YOUR OBJECTIVE →
Look through the lines below and extract each one that contains "this".

-- start of RECORDED INFORMATION --

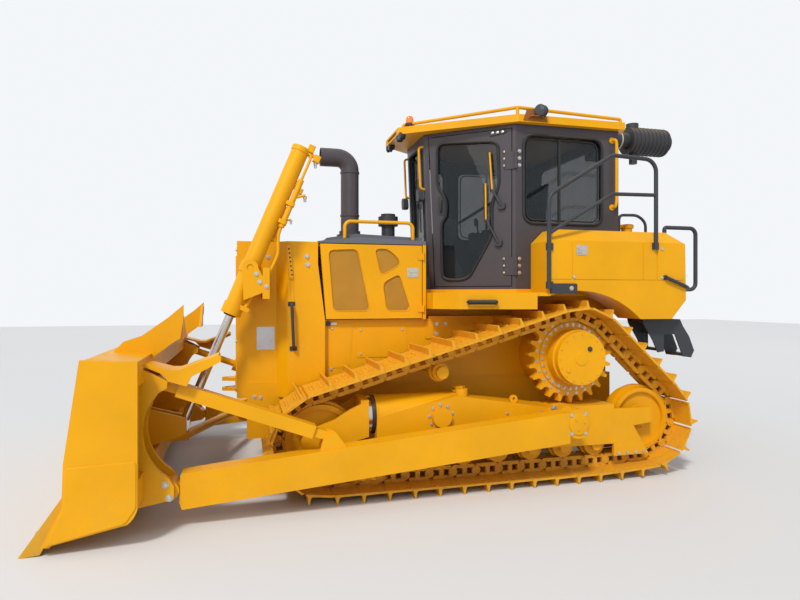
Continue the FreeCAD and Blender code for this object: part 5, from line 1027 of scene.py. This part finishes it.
def make_fender_trim(name, side):
    doors = Piece("fender_panels_" + name, "yellow", side=side)
    view = side_view(FENDER_SIDE)
    for x0, z0, x1, z1 in ((-0.560, 1.722, 0.112, 2.046), (-0.700, 1.722, -0.572, 2.046), (-0.985, 1.722, -0.712, 2.046)):
        doors.slab(view, rectangle(x0, z0, x1, z1, 0.008), -0.001, 0.0045, 0.0015)
    doors.slab(view, rectangle(0.124, 1.722, 0.322, 2.046, 0.008), -0.001, 0.0045, 0.0015)
    doors.done("yellow")
    plain_latch("fender_latch_" + name, 0.028, 1.966, FENDER_SIDE + 0.0045, "chassis", side)
    grip = Piece("deck_grip_" + name, "rubber", side=side)
    ends = [meet("fender_box_left", (x, 3.0, 1.530), (0, -1, 0)) for x in (0.982, 0.759)]
    line = [Vector(spot) + normal * 0.050 for spot, normal in ends]
    grip.rod([at(*line[0]), at(*line[1])], 0.021, sides=14)
    for spot, normal in ends:
        inward = Vector((0.965 - spot[0], 0, 0)) * 0.12
        grip.rod([at(*spot), at(*(Vector(spot) + normal * 0.052))], 0.013, sides=10)
    grip.done("black_plastic")
    leg = Piece("grab_rail_leg_" + name, "dark", side=side)
    leg.rod([at(-1.100, 1.090, 1.642), at(-1.045, 1.190, 1.650), at(-0.985, 1.224, 1.668), at(-0.790, 1.224, 1.742)],
            0.0155, 0.05, sides=12)
    leg.slab(side_view(FENDER_SIDE), rectangle(-0.812, 1.720, -0.768, 1.764, 0.02), -0.001, 0.012, 0.003)
    leg.done("black_paint")
    foot = Piece("rail_foot_" + name, "dark", side=side)
    foot.slab(side_view(FENDER_SIDE), rectangle(0.075, 1.600, 0.325, 1.685, 0.01), -0.001, 0.012, 0.003)
    foot.done("black_paint")
    bolts = Piece("fender_bolts_" + name, "zinc", side=side)
    bolts.bolt((0.130, FENDER_SIDE + 0.012, 1.645), (0, 1, 0), 0.015)
    for x, z in ((-0.760, 1.990), (-0.760, 1.740), (0.100, 1.740)):
        bolts.bolt((x, FENDER_SIDE + 0.0045, z), (0, 1, 0), 0.011)
    bolts.done("edge_steel")


def make_tank_trim():
    cap = Piece("filler_cap", "yellow")
    place = turned((-0.800, 0.640, 2.262), (0, 0, 1))
    cap.spin(place, [(0.060, -0.030), (0.062, -0.026), (0.062, 0.004), (0.055, 0.010), (0.020, 0.012)], 32)
    for a, b in circle(0.061, 16):
        cap.slab(lambda x, y, z, a=a, b=b: place(a + x, b + y, z), rectangle(-0.004, -0.004, 0.004, 0.004), -0.026, 0.002, 0.001)
    cap.done("yellow")
    loop = Piece("filler_hand_loop", "dark")
    ends = [meet("fuel_tank", (x, 0.750, 3.0), (0, 0, -1))[0] for x in (-0.640, -0.930)]
    loop.rod([at(*ends[0]), at(-0.640, 0.750, 2.345), at(-0.840, 0.750, 2.350), at(-0.930, 0.750, 2.285), at(*ends[1])], 0.014, 0.05)
    for end in ends:
        loop.spin(turned(end, (0, 0, 1)), [(0.030, -0.002), (0.030, 0.006)], 20)
    loop.done("black_paint")


def make_air_unit():
    """Ribs and clamps of the rear air unit."""
    ribs = Piece("air_unit_ribs", "plastic")
    axis = (-1, 0, 0)
    place = turned((-1.02, 0.350, 3.168), axis)
    for step in range(9):
        start = 0.012 + 0.046 * step
        ribs.spin(place, [(0.134, start), (0.141, start + 0.003), (0.141, start + 0.011), (0.134, start + 0.014)], 40)
    ribs.done("black_plastic")
    clamps = Piece("air_unit_clamps", "zinc")
    for x in (-0.700, -0.900):
        (_, _, z), _ = meet("rear_filter", (x, 0.350, 3.6), (0, 0, -1))
        radius = z - 3.168
        if 0.02 < radius < 0.2:
            clamps.spin(turned((x, 0.350, 3.168), axis), [(radius, 0.0), (radius + 0.004, 0.002), (radius + 0.004, 0.014), (radius, 0.016)], 36)
    clamps.done("edge_steel")


for name, sign in SIDES:
    make_fender_trim(name, sign)
make_tank_trim()
make_air_unit()


# Blade and push arms

BLADE_HALF = 1.700


def make_blade_bolts():
    """Countersunk plough bolts along the cutting edge and corner bits."""
    bolts = Piece("cutting_edge_bolts", "zinc", "blade_frame")
    for step in range(15):
        y = -1.61 + 0.23 * step
        spot, normal = meet("cutting_edge", (4.6, y, 0.130), (-1, 0, 0))
        bolts.spin(turned(spot, normal), [(0.021, -0.004), (0.021, 0.002), (0.012, 0.003)], 20)
        bolts.spin(turned(spot, normal), [(0.011, 0.001), (0.011, 0.006)], 4)
    bolts.done("edge_steel")


def make_arm_trim(name, side):
    bolts = Piece("arm_joint_bolts_" + name, "zinc", "blade_frame", side)
    for x, z in ((3.288, 0.325), (3.264, 0.235)):
        spot, normal = meet("blade", (x, 1.60, z), (0, -1, 0))
        bolts.bolt(spot, normal, 0.018)
    for x, z in ((0.130, 0.630), (0.250, 0.625), (0.130, 0.478), (0.250, 0.480)):
        spot, normal = meet("push_arm_left", (x, 3.0, z), (0, -1, 0))
        bolts.bolt(spot, normal, 0.013)
    bolts.done("edge_steel")
    end = Piece("arm_end_" + name, "yellow", "blade_frame", side)
    outline = [(2.95, 0.25), (2.95, 0.397), (3.018, 0.391), (3.200, 0.374), (3.206, 0.200), (3.190, 0.140), (3.05, 0.18)]
    end.slab(side_view(1.2735), softened(outline, 0.012), 0.0, 0.147, 0.005)
    end.done("yellow")
    cap = Piece("arm_trunnion_cap_" + name, "yellow", "blade_frame", side)
    cap.spin(turned((0.186, 1.4215, 0.554), (0, 1, 0)), [(0.088, 0.0), (0.086, 0.010), (0.060, 0.014)], 36)
    cap.bolt_ring((0.186, 1.435, 0.554), (0, 1, 0), 0.045, 3, 0.008)
    cap.done("yellow")


def make_end_wear_plate(name, side):
    """Doubled lower part of the blade's end plate, with its welded edge."""
    plate = Piece("end_wear_plate_" + name, "yellow", "blade_frame", side)
    outline = [(3.436, 0.544), (3.436, 0.262), (3.496, 0.172), (3.930, 0.078), (3.834, 0.296), (3.826, 0.530)]
    plate.slab(side_view(BLADE_HALF), softened(outline, 0.018), -0.001, 0.007, 0.003)
    bead = [side_view(BLADE_HALF)(x, z, 0.001) for x, z in softened(outline, 0.018)]
    plate.rod(bead, 0.0055, closed=True, sides=8)
    plate.done("yellow")


make_blade_bolts()
for name, sign in SIDES:
    make_arm_trim(name, sign)
    make_end_wear_plate(name, sign)


# Operator's seat and controls

SEAT_PADS = (
    # name, middle x, y, z, half sizes x, y, z, lean in degrees
    ("seat_base", 0.130, 0.0, 2.075, 0.225, 0.225, 0.055, 3.0),
    ("seat_back", -0.110, 0.0, 2.385, 0.055, 0.215, 0.245, -10.0),
    ("head_rest", -0.170, 0.0, 2.695, 0.040, 0.125, 0.060, -10.0),
)


def make_pad(name, x, y, z, half_x, half_y, half_z, lean):
    """Crowned cushion, swelled by a cloth simulation from a smaller rounded block."""
    block = Piece(name, "seat")
    turn = Matrix.Rotation(math.radians(-lean), 3, "Y")
    halves = Vector((half_x, half_y, half_z)) - Vector((0.016, 0.016, 0.016))
    thin = halves[:].index(min(halves))
    outline = rectangle(-1, -1, 1, 1)
    flat = [axis for axis in range(3) if axis != thin]
    wide, deep = halves[flat[0]], halves[flat[1]]

    def place(a, b, c):
        point = [0.0, 0.0, 0.0]
        point[flat[0]], point[flat[1]], point[thin] = a, b, c
        return at(x, y, z) + turn @ Vector(point)

    block.slab(place, softened([(-wide, -deep), (wide, -deep), (wide, deep), (-wide, deep)], 0.06, 5),
               -halves[thin], halves[thin], min(0.02, halves[thin] * 0.6))
    pad = block.done("seat_trim", 180.0)
    pad.data.remesh_voxel_size = 0.006
    remesh = pad.modifiers.new("even", "REMESH")
    remesh.mode = "VOXEL"
    remesh.voxel_size = pad.data.remesh_voxel_size
    swell(pad)
    return pad


def applied(obj):
    """Puts the result of an object's modifiers into its mesh."""
    graph = bpy.context.evaluated_depsgraph_get()
    made = bpy.data.meshes.new_from_object(obj.evaluated_get(graph))
    obj.modifiers.clear()
    obj.data = made
    made.shade_smooth()


def swell(pad, most=0.024):
    applied(pad)
    before = [vert.co.copy() for vert in pad.data.vertices]
    cloth_mod = pad.modifiers.new("swell", "CLOTH")
    cloth_mod.settings.use_pressure = True
    cloth_mod.settings.uniform_pressure_force = 4.0
    cloth_mod.settings.quality = 4
    cloth_mod.settings.effector_weights.gravity = 0.0
    for step in range(1, 17):
        bpy.context.scene.frame_set(step)
    applied(pad)
    bpy.context.scene.frame_set(1)
    for vert, start in zip(pad.data.vertices, before):
        move = vert.co - start
        if move.length > most:
            vert.co = start + move.normalized() * most
    finer = pad.modifiers.new("finer", "SUBSURF")
    finer.levels = finer.render_levels = 1


def make_seat():
    pads = [make_pad(*row) for row in SEAT_PADS]
    frame_piece = Piece("seat_frame", "interior")
    shell = lambda a, b, c: at(a, c, b)
    frame_piece.slab(shell, [(-0.215, 2.72), (-0.190, 2.72), (-0.115, 2.14), (-0.095, 2.03), (-0.125, 2.00), (-0.150, 2.03)], -0.19, 0.19, 0.006)
    frame_piece.slab(top_view(1.990), rectangle(-0.12, -0.21, 0.345, 0.21, 0.03), 0.0, 0.028, 0.006)
    for step in range(4):
        inset = 0.012 * (step % 2)
        frame_piece.slab(top_view(1.700 + 0.072 * step), rectangle(-0.03 + inset, -0.15 + inset, 0.27 - inset, 0.15 - inset, 0.03), 0.0, 0.070, 0.010)
    for s in (1, -1):
        frame_piece.rod([at(-0.165, s * 0.06, 2.56), at(-0.180, s * 0.06, 2.66)], 0.008)
    frame_piece.done("black_plastic")
    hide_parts("operator_seat")


def make_controls():
    """Levers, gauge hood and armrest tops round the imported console."""
    sticks = Piece("control_levers", "plastic")
    for y, lean in ((0.365, 0.02), (-0.365, 0.0)):
        sticks.rod([at(0.330, y, 2.255), at(0.345 + lean, y, 2.345)], 0.010)
        sticks.spin(turned((0.348 + lean, y, 2.335), (0.15, 0, 1)), [(0.014, 0.0), (0.022, 0.020), (0.024, 0.060), (0.016, 0.085), (0.006, 0.090)], 20)
    (_, _, top), _ = meet("console", (0.88, 0.0, 3.0), (0, 0, -1))
    sticks.slab(front_view(0.80), rectangle(-0.17, top - 0.005, 0.17, top + 0.07, 0.03), 0.0, 0.045, 0.010)
    sticks.done("black_plastic")
    rests = Piece("arm_rest_tops", "seat")
    for s in (1, -1):
        rests.slab(top_view(2.258), rectangle(-0.05, s * 0.31, 0.28, s * 0.42, 0.035), 0.0, 0.040, 0.014)
    rests.done("seat_trim")


make_seat()
make_controls()


# Floor, light and camera

def make_floor():
    bpy.ops.mesh.primitive_plane_add(size=60.0, location=(0, 0, 0))
    floor = bpy.context.object
    floor.name = "floor"
    material = bpy.data.materials.new("floor_pale")
    material.use_nodes = True
    tree = material.node_tree
    shader = tree.nodes["Principled BSDF"]
    grain = tree.nodes.new("ShaderNodeTexNoise")
    grain.inputs["Scale"].default_value = 3.0
    ramp = tree.nodes.new("ShaderNodeMapRange")
    ramp.inputs["To Min"].default_value = 0.62
    ramp.inputs["To Max"].default_value = 0.70
    tree.links.new(grain.outputs["Fac"], ramp.inputs["Value"])
    tree.links.new(ramp.outputs["Result"], shader.inputs["Base Color"])
    shader.inputs["Roughness"].default_value = 0.9
    floor.data.materials.append(material)


def make_world():
    world = bpy.data.worlds.new("studio")
    bpy.context.scene.world = world
    world.use_nodes = True
    tree = world.node_tree
    tree.nodes.clear()
    output = tree.nodes.new("ShaderNodeOutputWorld")
    lit = tree.nodes.new("ShaderNodeBackground")
    lit.inputs["Color"].default_value = (0.86, 0.92, 1.0, 1.0)
    lit.inputs["Strength"].default_value = 0.62
    seen = tree.nodes.new("ShaderNodeBackground")
    seen.inputs["Color"].default_value = (0.90, 0.92, 0.95, 1.0)
    seen.inputs["Strength"].default_value = 1.0
    path = tree.nodes.new("ShaderNodeLightPath")
    seen_by = path.outputs["Is Camera Ray"]
    for ray in ("Is Transmission Ray", "Is Glossy Ray"):
        either = tree.nodes.new("ShaderNodeMath")
        either.operation = "MAXIMUM"
        tree.links.new(seen_by, either.inputs[0])
        tree.links.new(path.outputs[ray], either.inputs[1])
        seen_by = either.outputs[0]
    mix = tree.nodes.new("ShaderNodeMixShader")
    tree.links.new(seen_by, mix.inputs[0])
    tree.links.new(lit.outputs[0], mix.inputs[1])
    tree.links.new(seen.outputs[0], mix.inputs[2])
    tree.links.new(mix.outputs[0], output.inputs["Surface"])


def make_lights():
    sun = bpy.data.lights.new("sun", "SUN")
    sun.energy = 2.3
    sun.angle = math.radians(9)
    sun.color = (1.0, 0.96, 0.90)
    holder = bpy.data.objects.new("sun", sun)
    bpy.context.scene.collection.objects.link(holder)
    holder.rotation_euler = Vector((-0.42, -0.62, -0.85)).to_track_quat("-Z", "Y").to_euler()
    soft = bpy.data.lights.new("soft", "AREA")
    soft.shape = "RECTANGLE"
    soft.size, soft.size_y = 9.0, 5.0
    soft.energy = 240.0
    holder = bpy.data.objects.new("soft", soft)
    bpy.context.scene.collection.objects.link(holder)
    holder.location = (6.0, 9.0, 6.5)
    holder.rotation_euler = (Vector((0, 0, 1.2)) - holder.location).to_track_quat("-Z", "Y").to_euler()


def make_camera():
    """The photograph's own place and direction, worked out from its straight lines."""
    camera = bpy.data.cameras.new("camera")
    camera.lens = 27.0
    camera.sensor_width = 36.0
    camera.shift_y = -3.0 / 800.0
    holder = bpy.data.objects.new("camera", camera)
    bpy.context.scene.collection.objects.link(holder)
    holder.location = at(2.7751, 5.7175, 1.572)
    look = Vector((-0.24979, -0.96830, 0.0))
    holder.rotation_euler = look.to_track_quat("-Z", "Y").to_euler()
    bpy.context.scene.camera = holder


make_floor()
make_world()
make_lights()
make_camera()
bpy.context.scene.view_settings.view_transform = "Standard"
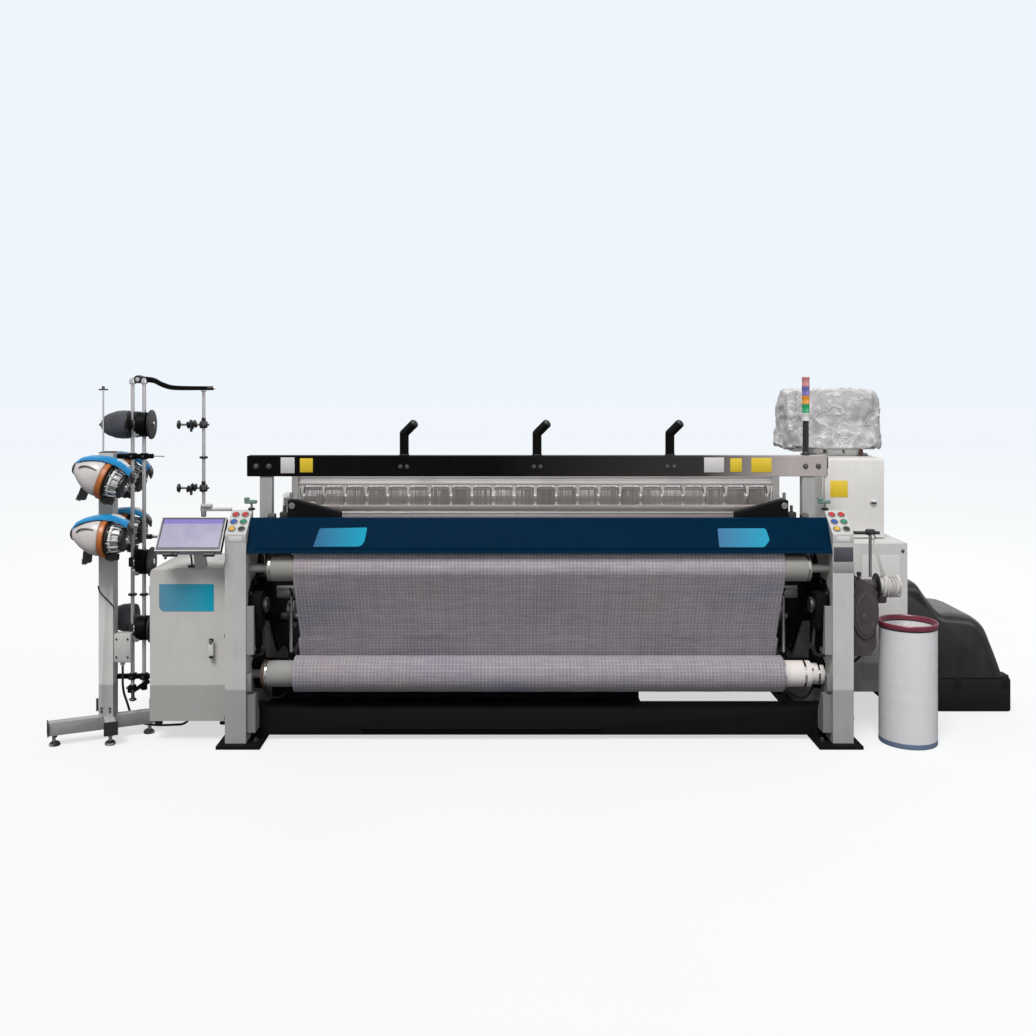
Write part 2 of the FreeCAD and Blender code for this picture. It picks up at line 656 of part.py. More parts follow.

-- end of RECORDED INFORMATION --

PROBLEM SOLUTION →
Continue the FreeCAD and Blender code for this object: part 5, from line 1027 of scene.py. This part finishes it.
Write part 2 of the FreeCAD and Blender code for this picture. It picks up at line 656 of part.py. More parts follow.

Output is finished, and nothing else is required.